Stay-at-home father’s child maintenance doubled

Man has full custody of two teenage children while ex-wife earns net pay of €620 a week


A stay-at-home father of two teenagers had his child maintenance doubled at the Family High Court yesterday after his ex-wife applied to alter their divorce order.

The man had full custody of his daughters and their mother’s only access was through letters to them.

The mother’s counsel told Mr Justice Henry Abbott she was not seeking to change access as she hoped it would “grow organically” as the children got older. But she was seeking to change elements of the divorce order including the father’s sole right to the family home.

Mr Justice Henry Abbott heard the father was on lone parent’s allowance and had income of less than €390 a week, including maintenance of €100 a week for his children from his ex-wife, a public servant.
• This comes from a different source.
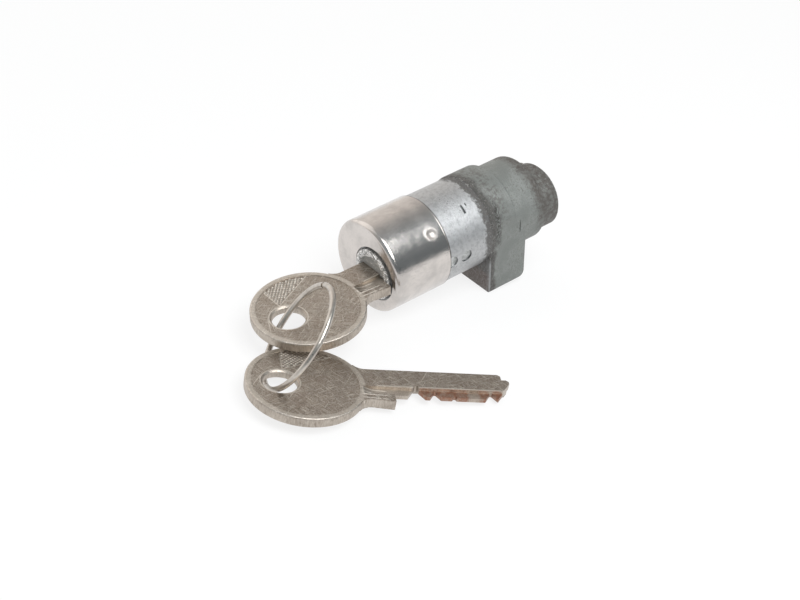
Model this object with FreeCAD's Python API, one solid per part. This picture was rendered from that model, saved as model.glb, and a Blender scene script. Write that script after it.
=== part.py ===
import FreeCAD, Part
import math
import os

from FreeCAD import Placement, Rotation, Vector

# Barrel casting, with the thicker collar that the leg grows from
barrel_radius = 10.4
barrel_front_chamfer = 0.9
collar_step = 0.27
collar_front_edge = 0.25
collar_end = 34.9
collar_rear_edge = 0.5
rear_body_drop = 0.41
rear_body_end = 43.7
rear_body_edge = 0.7
boss_radius = 7.45
boss_z = 0.18
boss_end = 47.75
boss_edge = 0.5

# Two shallow marks in the barrel: angle, y, radius of the round cutter, depth, width
barrel_marks = [
    (56.0, 22.25, 3.0, 0.3, 0.55),
    (60.0, 23.45, 0.7, 0.15, 0.35),
]

# Leg under the rear of the casting
leg_side_inset = 0.5
leg_front = 27.3
leg_length = 10.7
leg_drop = 14.55
leg_edge = 0.5
leg_rear_round = 1.6

# Drawn front cap
cap_wall = 0.35
cap_fit = 0.02
cap_length = 15.0
cap_edge = 1.05
cap_hole_gap = 0.3
stake_count = 3
stake_first_angle = 45.0
stake_y = 11.85
stake_radius = 1.25
stake_depth = 0.5
stake_clearance = 0.06

# Rotor, which the key turns
rotor_head_wall = 1.65
rotor_z = -0.2
rotor_radius = 4.8
rotor_head_radius = 6.0
rotor_head_front = -0.7
rotor_head_back = 2.4
rotor_head_round = 0.8
rotor_dish_radius = 4.5
rotor_dish_depth = 0.55
rotor_fit = 0.05
rotor_end_gap = 0.3
keyway_length = 26.4
keyway_fit = 0.1

# Retaining pin, which lies in a groove of the rotor
pin_radius = 0.9
pin_offset = 3.35
pin_y = 45.2
pin_proud = 0.5
pin_fit = 0.05
drive_slot_width = 2.3
drive_slot_depth = 1.9

# Pin tumblers
tumbler_count = 5
tumbler_pitch = 3.95
first_cut = 4.8
tumbler_radius = 1.2
chamber_fit = 0.05
tumbler_gap = 0.04
driver_length = 1.15
driver_chamfer = 0.2
dome_radius = 3.4
chamber_plug_radius = 1.45
chamber_plug_height = 0.6
chamber_plug_recess = 0.3
spring_wire = 0.22
spring_turns = 3
spring_gap = 0.03

# Key, measured from the middle of its round bow along the blade
key_thickness = 2.2
bow_radius = 12.3
bow_rim = 1.2
bow_recess = 0.12
bow_edge = 0.35
bow_hole_radius = 3.6
bow_hole_offset = 5.1
bow_hole_bevel = 0.5
shoulder_at = 17.85
blade_length = 25.0
blade_width = 7.8
blade_back = 5.3
neck_width = 10.0
neck_flare = 0.6
neck_fillet = 3.0
cut_depths = [2.8, 1.6, 0.5, 0.0, 2.0]
cut_root_width = 0.4
cut_half_angle = 31.0
groove_step = 5.75
groove_width = 2.45
under_groove_rise = 1.0
groove_depth = 0.65
groove_start = 11.6
groove_cutter_radius = 6.0
ward_start = 2.3
ward_width = 1.4
ward_depth = 0.8
tip_step = 1.8
tip_step_length = 1.5
tip_nose = 2.4
tip_slant = 56.0
tip_round = 0.5
key_side_step = 1.6
key_stop_y = -0.9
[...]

The mother, from whom he divorced in 2012, earned net pay of €620 a week. The couple had separated some years earlier. Asked by counsel for his ex-wife why he “chose not to work outside the home”, the man said the question was laughable. “You’re saying that because I’m a man and at home looking after my children; if I was a housewife you wouldn’t be saying that to me,” he said.

He had been self-employed but went out of business in 2008. The children had initially been in the custody of their mother. The father said for the 3½ years his children lived with their mother “they were subjected to horrific things”. He subsequently got sole custody. The father said the children were now happy and content, but he was finding it financially difficult and had “zero” in his bank account at Christmas. He needed more maintenance, he said. He also had plans to start his own business.

Ex-wife had custody
His ex-wife had custody of the children initially, though, he said, they were with him more than half of the time. He said she had given them “a horrific time” for more than three years. At one point the children had called gardaí and asked to be removed from the home. A psychologist’s report had issued and the children chose to live with their father.

The father said he would “love to see a situation” where his daughters had contact with their mother and “that they have enough confidence for forgiveness”.

The mother told the court she had to pay rent for her one-bedroom home, and was also making additional pension payments. She believed her ex-husband had “some influence” over the children’s opinion of her, the court heard.

Mr Justice Abbott ordered that the weekly maintenance payment be increased to €200. The mother was in part-time employment when the order was made but was now working full time, he said, and there had to be some sense of “celebration and socialisation” for the teenagers, not just “survival”.

He also ordered the family home be sold when the younger child reached 21 and divided 60/40 in favour of the father.

He should also be awarded 25 per cent of the mother’s pension.